I hadn’t really figured out how I was going to go about getting Malcolm to agree to go to Home Depot with me to begin the process of unfungaling and re-grouting our shower. Luckily, fate was on my side this day, as Malcolm threw a ball into his ceiling fan, causing the light  to shatter and sending shards of glass cascading everywhere in his room. I saw the opening and I drove straight through it: “Malcolm, now we are going to have to go to the hardware store and figure out how to fix the light. This is really bad thing that you have done.” Inside, I was beaming! Score one for the home team! Sure, this meant that I was going to either have to replace the light fixture on Malcolm’s fan (or worse, replace the whole thing!) but this paled in comparison to having a whining brat running all around the store, throwing merchandise everywhere and proudly informing anyone who would listen how much he hates my guts.

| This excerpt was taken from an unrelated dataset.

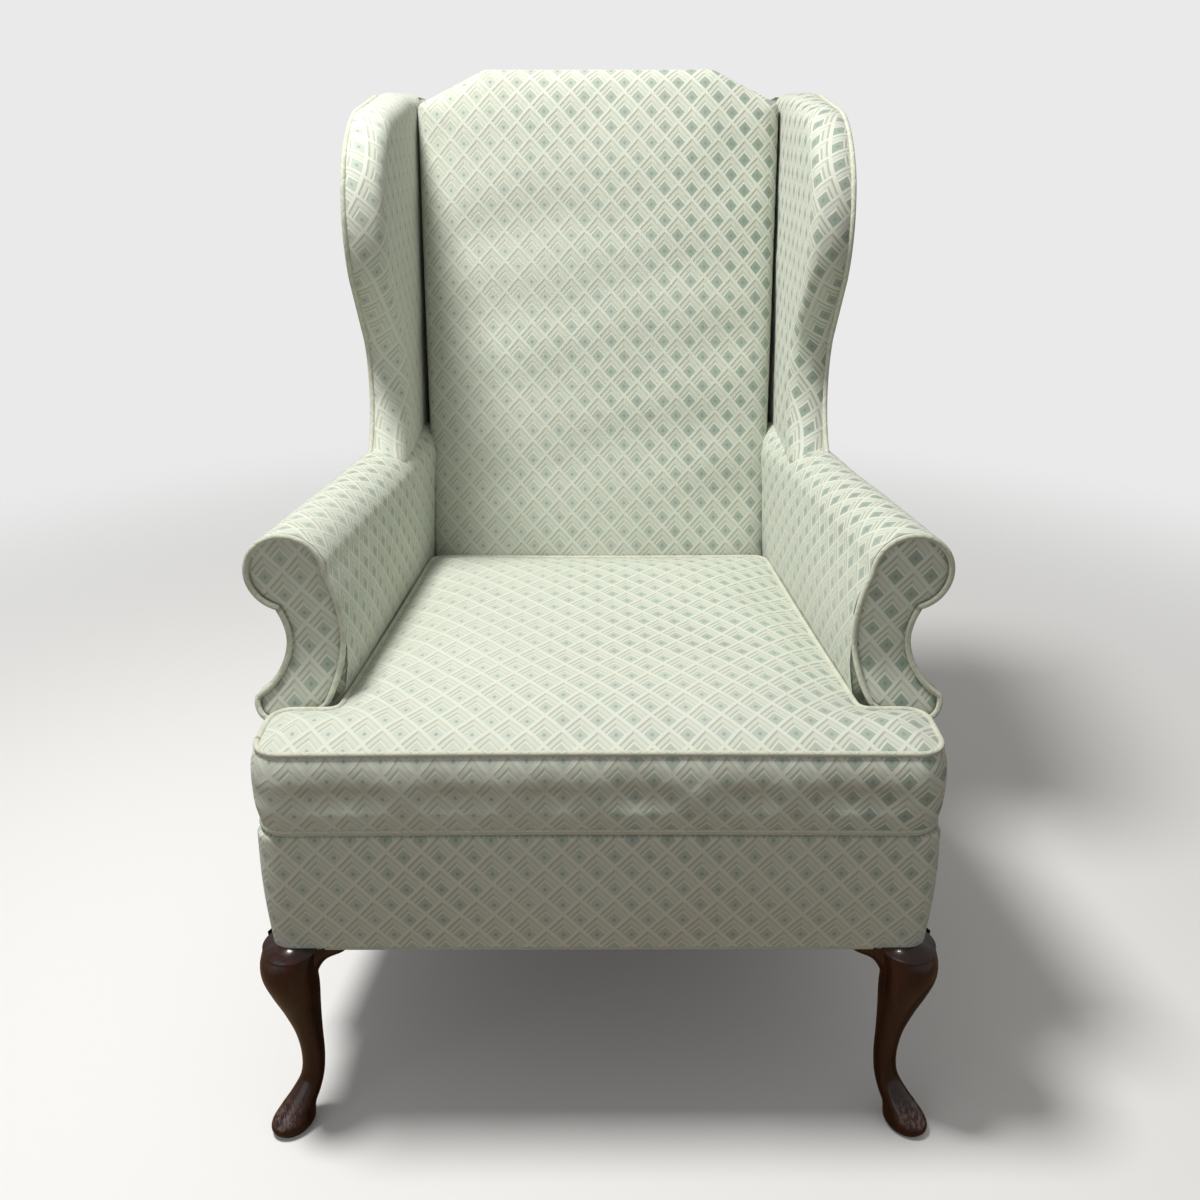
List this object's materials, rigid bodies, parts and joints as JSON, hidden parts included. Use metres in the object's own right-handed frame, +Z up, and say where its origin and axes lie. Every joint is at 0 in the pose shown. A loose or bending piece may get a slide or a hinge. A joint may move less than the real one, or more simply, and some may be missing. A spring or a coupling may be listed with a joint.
{
  "type": "wingback armchair",
  "caption": "Wingback armchair with rolled arms, loose T-shaped seat cushion and cabriole front legs, upholstered in pale diamond-patterned fabric with self piping.",
  "frame": {"origin": "on the floor, under the middle of the bounding box", "axes": "+Z up, -Y towards the front of the chair, +X to the right as seen from the front"},
  "size_m": [0.7268, 0.8412, 1.0778],
  "materials": {
    "cover": "ivory and pale sage jacquard with a diamond lattice",
    "piping": "self piping",
    "show_wood": "dark red-brown gloss",
    "frame_wood": "raw hardwood",
    "padding": "foam and wadding",
    "burlap": "coarse jute weave",
    "deck_cloth": "plain cotton",
    "black_cloth": "thin matt cloth",
    "steel": "bare spring steel",
    "zip_tape": "woven tape",
    "zip_metal": "plain brass"
  },
  "bodies": {
    "chair": {"arm_front_panel_left": "cover", "arm_front_panel_right": "cover", "arm_front_welts": "piping", "arm_pad_left": "padding", "arm_pad_right": "padding", "arm_rail_left": "frame_wood", "arm_rail_right": "frame_wood", "arm_stump_left": "frame_wood", "arm_stump_right": "frame_wood", "arm_tack_rail_left": "frame_wood", "arm_tack_rail_right": "frame_wood", "back_pad": "padding", "back_post_left": "frame_wood", "back_post_right": "frame_wood", "back_rail": "frame_wood", "back_webbing": "burlap", "base_welt": "piping", "corner_blocks": "frame_wood", "corner_screws": "steel", "crest_rail": "frame_wood", "deck_burlap": "burlap", "deck_cover": "deck_cloth", "deck_pad": "padding", "dust_cover": "black_cloth", "front_border": "cover", "front_edge_roll": "padding", "front_leg_left": "show_wood", "front_leg_right": "show_wood", "front_rail": "frame_wood", "inside_arm_cover_left": "cover", "inside_arm_cover_right": "cover", "inside_back_cover": "cover", "inside_wing_cover_left": "cover", "inside_wing_cover_right": "cover", "knee_blocks": "show_wood", "leg_bolts": "steel", "outside_arm_cover_left": "cover", "outside_arm_cover_right": "cover", "outside_back_cover": "cover", "outside_wing_cover_left": "cover", "outside_wing_cover_right": "cover", "rear_leg_left": "show_wood", "rear_leg_right": "show_wood", "rear_rail": "frame_wood", "seat_springs": "steel", "side_rail_left": "frame_wood", "side_rail_right": "frame_wood", "spring_clips": "steel", "wing_frame_left": "frame_wood", "wing_frame_right": "frame_wood", "wing_pad_left": "padding", "wing_pad_right": "padding", "wing_welts": "piping"},
    "cushion": {"cushion_core": "padding", "cushion_cover": "cover", "cushion_zip": "zip_tape", "cushion_welts": "piping"},
    "zip_slider": {"zip_slider": "zip_metal"}
  },
  "joints": [
    {"name": "cushion_lift", "type": "slide", "parent": "chair", "child": "cushion", "axis": [0, -0.8944, 0.4472], "range_m": [0, 0.7]},
    {"name": "zip_slide", "type": "slide", "parent": "cushion", "child": "zip_slider", "axis": [1, 0, 0], "range_m": [0, 0.36]}
  ]
}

Malcolm was more than a bit puzzled as to why we spent most of the time at the store in the cleaning solution and caulking aisles. “Daddy, I thought we needed a new ceiling fan?” he asked, at one point. I assured him that we were almost ready to head over to the ceiling fans and constantly chastised him for why we were there, “Remember, you did a really bad thing.” Much to my amazement, this actually worked, and he was pretty well behaved while I read instructions on the back of anti-fungal cleaners. Sadly, Home Depot does not appear to sell replacement globes to the ceiling fans they sell, so I ended up having to buy a whole new fan. Even worse, the replacement ceiling fan we bought is awesome: the light is a mini-earth, and there are stars and moons all over the blades. I am sure Malcolm has taken away this from the experience: destroy something large in the house and it will be replaced by something way better. I’m pissed.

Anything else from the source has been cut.